GOAL OF THE EXERCISE: Print the data exactly, leaving nothing out.

DATA EXCERPT:

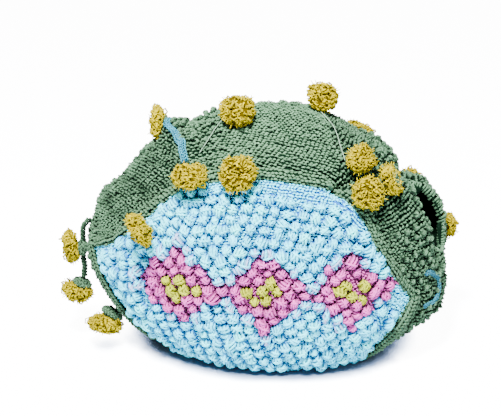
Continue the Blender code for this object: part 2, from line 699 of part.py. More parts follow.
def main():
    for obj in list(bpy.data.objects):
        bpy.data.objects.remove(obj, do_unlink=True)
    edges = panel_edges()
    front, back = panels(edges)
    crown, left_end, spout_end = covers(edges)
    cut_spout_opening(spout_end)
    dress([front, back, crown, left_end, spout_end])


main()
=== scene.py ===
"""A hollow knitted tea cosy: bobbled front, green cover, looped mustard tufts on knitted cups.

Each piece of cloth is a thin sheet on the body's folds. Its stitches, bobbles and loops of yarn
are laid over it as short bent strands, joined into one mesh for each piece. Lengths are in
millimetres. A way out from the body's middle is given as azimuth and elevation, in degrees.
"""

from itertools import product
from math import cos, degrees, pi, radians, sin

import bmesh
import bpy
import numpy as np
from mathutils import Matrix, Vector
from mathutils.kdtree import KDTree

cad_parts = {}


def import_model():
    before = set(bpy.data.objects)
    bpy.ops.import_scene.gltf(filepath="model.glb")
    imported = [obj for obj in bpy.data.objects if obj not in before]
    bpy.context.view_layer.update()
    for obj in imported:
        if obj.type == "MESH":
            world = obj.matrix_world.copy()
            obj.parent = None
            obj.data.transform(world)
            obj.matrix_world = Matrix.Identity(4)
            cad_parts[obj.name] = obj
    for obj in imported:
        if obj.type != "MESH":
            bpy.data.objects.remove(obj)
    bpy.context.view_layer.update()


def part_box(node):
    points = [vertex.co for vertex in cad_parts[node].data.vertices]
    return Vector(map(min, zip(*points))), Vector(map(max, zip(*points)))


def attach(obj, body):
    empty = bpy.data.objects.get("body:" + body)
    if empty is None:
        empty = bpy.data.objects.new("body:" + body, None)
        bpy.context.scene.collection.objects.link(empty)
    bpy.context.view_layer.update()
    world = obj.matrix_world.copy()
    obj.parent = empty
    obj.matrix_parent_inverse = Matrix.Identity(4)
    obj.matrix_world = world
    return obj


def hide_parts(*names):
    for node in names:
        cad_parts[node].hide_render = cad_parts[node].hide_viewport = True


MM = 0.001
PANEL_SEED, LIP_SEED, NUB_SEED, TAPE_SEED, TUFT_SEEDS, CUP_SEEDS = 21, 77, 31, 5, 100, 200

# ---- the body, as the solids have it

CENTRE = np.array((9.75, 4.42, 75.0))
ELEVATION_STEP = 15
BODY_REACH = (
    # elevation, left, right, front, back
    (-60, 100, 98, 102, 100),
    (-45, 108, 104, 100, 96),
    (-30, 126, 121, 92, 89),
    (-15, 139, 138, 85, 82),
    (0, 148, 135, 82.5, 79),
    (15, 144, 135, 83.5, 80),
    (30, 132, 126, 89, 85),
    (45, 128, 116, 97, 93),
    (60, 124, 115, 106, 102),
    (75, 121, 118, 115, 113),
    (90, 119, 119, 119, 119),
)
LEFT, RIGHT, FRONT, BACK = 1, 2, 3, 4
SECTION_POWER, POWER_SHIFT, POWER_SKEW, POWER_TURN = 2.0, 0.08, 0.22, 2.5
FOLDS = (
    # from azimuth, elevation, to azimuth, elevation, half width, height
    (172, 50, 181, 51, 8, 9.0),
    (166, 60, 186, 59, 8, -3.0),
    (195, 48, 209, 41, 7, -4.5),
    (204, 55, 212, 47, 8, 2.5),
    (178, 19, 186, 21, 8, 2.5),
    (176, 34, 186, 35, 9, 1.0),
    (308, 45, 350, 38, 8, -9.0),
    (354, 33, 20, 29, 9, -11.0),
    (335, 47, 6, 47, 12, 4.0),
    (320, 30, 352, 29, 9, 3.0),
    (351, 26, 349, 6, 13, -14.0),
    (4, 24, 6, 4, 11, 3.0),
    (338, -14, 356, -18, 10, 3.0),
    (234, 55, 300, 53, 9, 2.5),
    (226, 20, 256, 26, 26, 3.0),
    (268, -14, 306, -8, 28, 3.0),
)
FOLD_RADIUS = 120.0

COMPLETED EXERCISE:
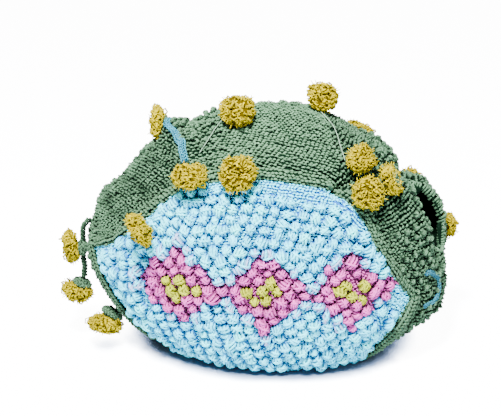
Continue the Blender code for this object: part 2, from line 699 of part.py. More parts follow.
def main():
    for obj in list(bpy.data.objects):
        bpy.data.objects.remove(obj, do_unlink=True)
    edges = panel_edges()
    front, back = panels(edges)
    crown, left_end, spout_end = covers(edges)
    cut_spout_opening(spout_end)
    dress([front, back, crown, left_end, spout_end])


main()
=== scene.py ===
"""A hollow knitted tea cosy: bobbled front, green cover, looped mustard tufts on knitted cups.

Each piece of cloth is a thin sheet on the body's folds. Its stitches, bobbles and loops of yarn
are laid over it as short bent strands, joined into one mesh for each piece. Lengths are in
millimetres. A way out from the body's middle is given as azimuth and elevation, in degrees.
"""

from itertools import product
from math import cos, degrees, pi, radians, sin

import bmesh
import bpy
import numpy as np
from mathutils import Matrix, Vector
from mathutils.kdtree import KDTree

cad_parts = {}


def import_model():
    before = set(bpy.data.objects)
    bpy.ops.import_scene.gltf(filepath="model.glb")
    imported = [obj for obj in bpy.data.objects if obj not in before]
    bpy.context.view_layer.update()
    for obj in imported:
        if obj.type == "MESH":
            world = obj.matrix_world.copy()
            obj.parent = None
            obj.data.transform(world)
            obj.matrix_world = Matrix.Identity(4)
            cad_parts[obj.name] = obj
    for obj in imported:
        if obj.type != "MESH":
            bpy.data.objects.remove(obj)
    bpy.context.view_layer.update()


def part_box(node):
    points = [vertex.co for vertex in cad_parts[node].data.vertices]
    return Vector(map(min, zip(*points))), Vector(map(max, zip(*points)))


def attach(obj, body):
    empty = bpy.data.objects.get("body:" + body)
    if empty is None:
        empty = bpy.data.objects.new("body:" + body, None)
        bpy.context.scene.collection.objects.link(empty)
    bpy.context.view_layer.update()
    world = obj.matrix_world.copy()
    obj.parent = empty
    obj.matrix_parent_inverse = Matrix.Identity(4)
    obj.matrix_world = world
    return obj


def hide_parts(*names):
    for node in names:
        cad_parts[node].hide_render = cad_parts[node].hide_viewport = True


MM = 0.001
PANEL_SEED, LIP_SEED, NUB_SEED, TAPE_SEED, TUFT_SEEDS, CUP_SEEDS = 21, 77, 31, 5, 100, 200

# ---- the body, as the solids have it

CENTRE = np.array((9.75, 4.42, 75.0))
ELEVATION_STEP = 15
BODY_REACH = (
    # elevation, left, right, front, back
    (-60, 100, 98, 102, 100),
    (-45, 108, 104, 100, 96),
    (-30, 126, 121, 92, 89),
    (-15, 139, 138, 85, 82),
    (0, 148, 135, 82.5, 79),
    (15, 144, 135, 83.5, 80),
    (30, 132, 126, 89, 85),
    (45, 128, 116, 97, 93),
    (60, 124, 115, 106, 102),
    (75, 121, 118, 115, 113),
    (90, 119, 119, 119, 119),
)
LEFT, RIGHT, FRONT, BACK = 1, 2, 3, 4
SECTION_POWER, POWER_SHIFT, POWER_SKEW, POWER_TURN = 2.0, 0.08, 0.22, 2.5
FOLDS = (
    # from azimuth, elevation, to azimuth, elevation, half width, height
    (172, 50, 181, 51, 8, 9.0),
    (166, 60, 186, 59, 8, -3.0),
    (195, 48, 209, 41, 7, -4.5),
    (204, 55, 212, 47, 8, 2.5),
    (178, 19, 186, 21, 8, 2.5),
    (176, 34, 186, 35, 9, 1.0),
    (308, 45, 350, 38, 8, -9.0),
    (354, 33, 20, 29, 9, -11.0),
    (335, 47, 6, 47, 12, 4.0),
    (320, 30, 352, 29, 9, 3.0),
    (351, 26, 349, 6, 13, -14.0),
    (4, 24, 6, 4, 11, 3.0),
    (338, -14, 356, -18, 10, 3.0),
    (234, 55, 300, 53, 9, 2.5),
    (226, 20, 256, 26, 26, 3.0),
    (268, -14, 306, -8, 28, 3.0),
)
FOLD_RADIUS = 120.0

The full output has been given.